Nieman News

CAMBRIDGE, Mass. – Gwen Thompkins, East Africa Correspondent for National Public Radio, will present the 2009 Joe Alex Morris Jr. Memorial Lecture at the Nieman Foundation for Journalism at Harvard on February 5, 2009.

Based in Nairobi, Kenya, Thompkins covers a variety of nations from the Horn to the heart of Africa. From 1996 to 2006, Thompkins was the senior editor of Weekend Edition Saturday with Scott Simon.

The Joe Alex Morris Jr. Lecture honors the foreign correspondent of the Los Angeles Times who was killed in February 1979 while covering the Iranian Revolution in Tehran. The lectureship was created in 1981 by his family, Harvard classmates and friends.
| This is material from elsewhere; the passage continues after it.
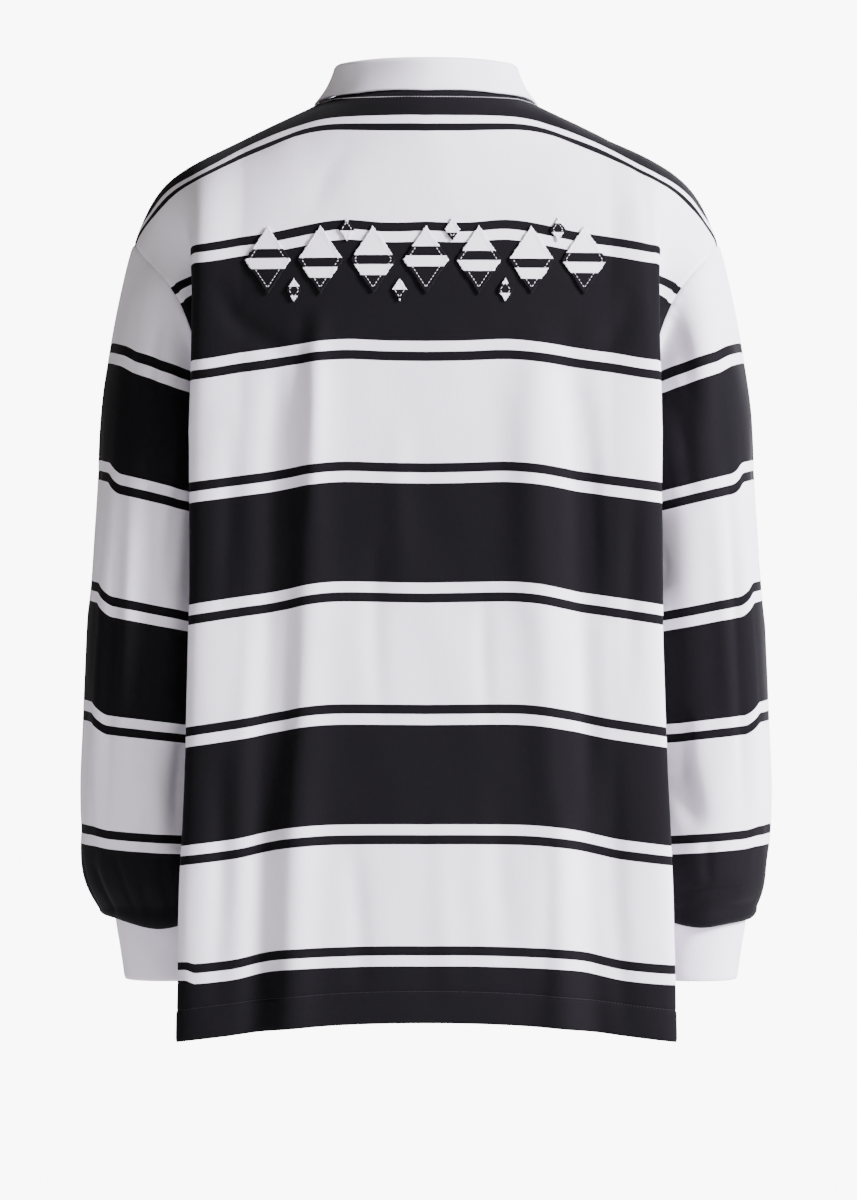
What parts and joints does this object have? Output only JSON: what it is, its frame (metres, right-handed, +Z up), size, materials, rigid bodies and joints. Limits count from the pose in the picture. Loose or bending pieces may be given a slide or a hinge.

Morris was a member of the Harvard Class of 1949. He inherited an interest in international news from his father, who had served as foreign editor of United Press International and the New York Herald Tribune. After working as a local reporter at The Hartford Times and the Minneapolis Tribune, Joe Jr. worked at Newsweek and later the Los Angeles Times. The Middle East was his journalistic home for 25 years.

In February 1979, Morris and other Western journalists were in Tehran covering one of the final events leading to the overthrow of the Shah of Iran. On February 10, in a clash between forces loyal to the government and those committed to the Ayatollah Khomeini, Morris was struck by a bullet and killed. In the fall of 1981, he posthumously received the Nieman Fellows’ Louis M. Lyons Award for Conscience and Integrity.

Gwen Thompkins, the 2009 Morris Lecture speaker, was born and raised in New Orleans. She is a graduate of Newcomb College at Tulane University and double majored in history and Soviet studies. She was a Thomas J. Watson Fellow in Eastern Europe when the Berlin Wall fell.

For many years, Thompkins worked as a reporter and editor at The Times-Picayune newspaper. In 2005 and early 2006, she and NPR producer Sarah Beyer Kelly filed a series of radio stories from New Orleans on the aftermath of Hurricane Katrina. Thompkins’ own home had been damaged by the storm’s flood waters.

Established in 1938, the Nieman Foundation for Journalism at Harvard administers the oldest midcareer fellowship program for journalists in the world. The fellowships are awarded to working journalists of accomplishment and promise who come to Harvard University for a year of study, seminars and special events. More than 1,300 journalists from 88 countries have received Nieman Fellowships.

The Nieman Foundation publishes the quarterly magazine Nieman Reports, the nation’s oldest magazine devoted to a critical examination of the practice of journalism, and is home to the Nieman Journalism Lab, which identifies emerging business models and best practices in journalism in the digital media age. The foundation also runs the Nieman Program on Narrative Journalism and the Nieman Watchdog Project, which encourages reporters and editors to monitor and hold accountable those who exert power in all aspects of public life.